== INFORMATION PROVIDED ==

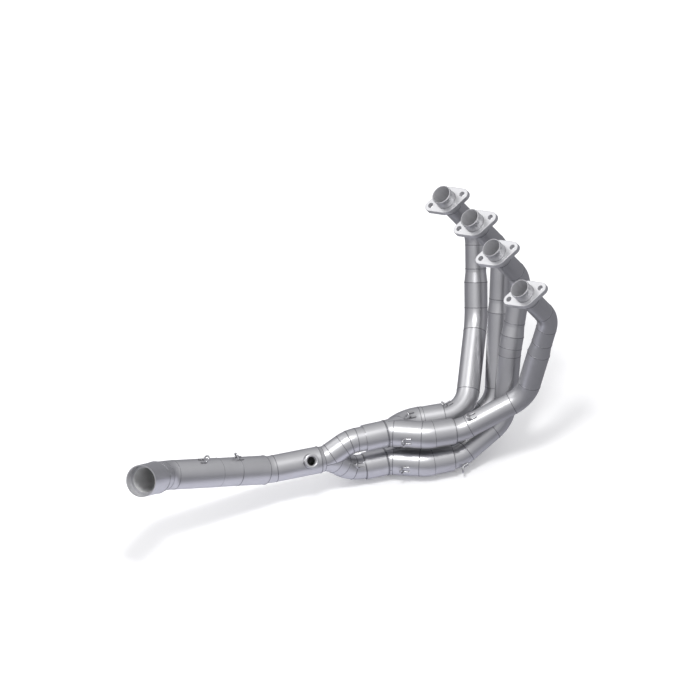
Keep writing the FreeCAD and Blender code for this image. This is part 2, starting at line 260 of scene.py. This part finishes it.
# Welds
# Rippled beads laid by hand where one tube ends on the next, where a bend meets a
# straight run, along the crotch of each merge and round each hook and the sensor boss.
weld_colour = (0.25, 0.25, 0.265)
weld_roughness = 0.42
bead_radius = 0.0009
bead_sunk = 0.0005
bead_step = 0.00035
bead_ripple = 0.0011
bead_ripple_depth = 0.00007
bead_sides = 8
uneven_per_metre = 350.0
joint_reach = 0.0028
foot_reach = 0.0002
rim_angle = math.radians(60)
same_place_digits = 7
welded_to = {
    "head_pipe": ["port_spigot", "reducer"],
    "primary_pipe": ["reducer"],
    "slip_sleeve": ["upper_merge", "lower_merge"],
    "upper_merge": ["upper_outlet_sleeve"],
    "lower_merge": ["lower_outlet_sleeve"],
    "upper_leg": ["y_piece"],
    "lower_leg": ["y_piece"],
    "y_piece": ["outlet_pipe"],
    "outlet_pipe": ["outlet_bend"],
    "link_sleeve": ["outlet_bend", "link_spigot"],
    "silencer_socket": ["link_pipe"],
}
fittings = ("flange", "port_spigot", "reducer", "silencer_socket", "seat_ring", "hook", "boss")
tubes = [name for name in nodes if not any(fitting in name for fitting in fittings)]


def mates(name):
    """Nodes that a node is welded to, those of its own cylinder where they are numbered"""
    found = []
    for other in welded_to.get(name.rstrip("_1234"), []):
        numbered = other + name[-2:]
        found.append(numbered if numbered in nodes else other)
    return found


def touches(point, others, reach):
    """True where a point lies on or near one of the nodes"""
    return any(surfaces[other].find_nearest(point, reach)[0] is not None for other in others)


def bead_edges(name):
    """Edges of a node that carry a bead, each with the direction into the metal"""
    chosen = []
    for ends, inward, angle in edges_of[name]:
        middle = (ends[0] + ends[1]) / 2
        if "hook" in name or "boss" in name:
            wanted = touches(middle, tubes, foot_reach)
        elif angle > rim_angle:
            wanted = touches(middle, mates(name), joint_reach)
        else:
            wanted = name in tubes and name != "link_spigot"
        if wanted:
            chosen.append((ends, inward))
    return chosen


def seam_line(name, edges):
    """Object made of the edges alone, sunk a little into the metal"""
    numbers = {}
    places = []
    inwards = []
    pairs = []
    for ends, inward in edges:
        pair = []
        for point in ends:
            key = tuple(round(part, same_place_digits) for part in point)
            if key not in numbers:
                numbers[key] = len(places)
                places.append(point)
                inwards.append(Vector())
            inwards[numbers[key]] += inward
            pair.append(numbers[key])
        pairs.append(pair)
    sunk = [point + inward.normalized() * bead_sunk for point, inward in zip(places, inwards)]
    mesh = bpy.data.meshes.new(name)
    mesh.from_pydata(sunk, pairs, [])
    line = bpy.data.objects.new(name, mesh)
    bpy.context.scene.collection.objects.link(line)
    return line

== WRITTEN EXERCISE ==
Quote exactly the first line of the data and every line after it through the one holding "return any(surfaces[other].find_nearest(point, reach)[0]".

== CORRECT ANSWER ==
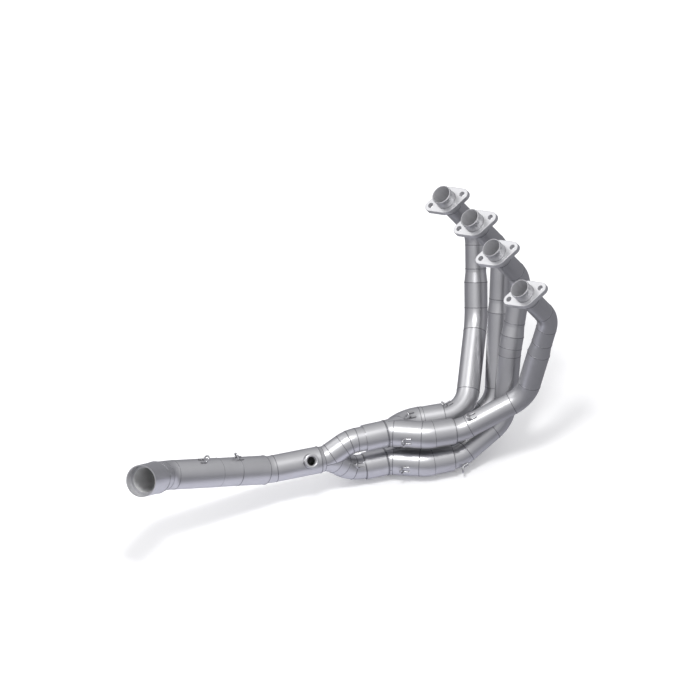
Keep writing the FreeCAD and Blender code for this image. This is part 2, starting at line 260 of scene.py. This part finishes it.
# Welds
# Rippled beads laid by hand where one tube ends on the next, where a bend meets a
# straight run, along the crotch of each merge and round each hook and the sensor boss.
weld_colour = (0.25, 0.25, 0.265)
weld_roughness = 0.42
bead_radius = 0.0009
bead_sunk = 0.0005
bead_step = 0.00035
bead_ripple = 0.0011
bead_ripple_depth = 0.00007
bead_sides = 8
uneven_per_metre = 350.0
joint_reach = 0.0028
foot_reach = 0.0002
rim_angle = math.radians(60)
same_place_digits = 7
welded_to = {
    "head_pipe": ["port_spigot", "reducer"],
    "primary_pipe": ["reducer"],
    "slip_sleeve": ["upper_merge", "lower_merge"],
    "upper_merge": ["upper_outlet_sleeve"],
    "lower_merge": ["lower_outlet_sleeve"],
    "upper_leg": ["y_piece"],
    "lower_leg": ["y_piece"],
    "y_piece": ["outlet_pipe"],
    "outlet_pipe": ["outlet_bend"],
    "link_sleeve": ["outlet_bend", "link_spigot"],
    "silencer_socket": ["link_pipe"],
}
fittings = ("flange", "port_spigot", "reducer", "silencer_socket", "seat_ring", "hook", "boss")
tubes = [name for name in nodes if not any(fitting in name for fitting in fittings)]


def mates(name):
    """Nodes that a node is welded to, those of its own cylinder where they are numbered"""
    found = []
    for other in welded_to.get(name.rstrip("_1234"), []):
        numbered = other + name[-2:]
        found.append(numbered if numbered in nodes else other)
    return found


def touches(point, others, reach):
    """True where a point lies on or near one of the nodes"""
    return any(surfaces[other].find_nearest(point, reach)[0] is not None for other in others)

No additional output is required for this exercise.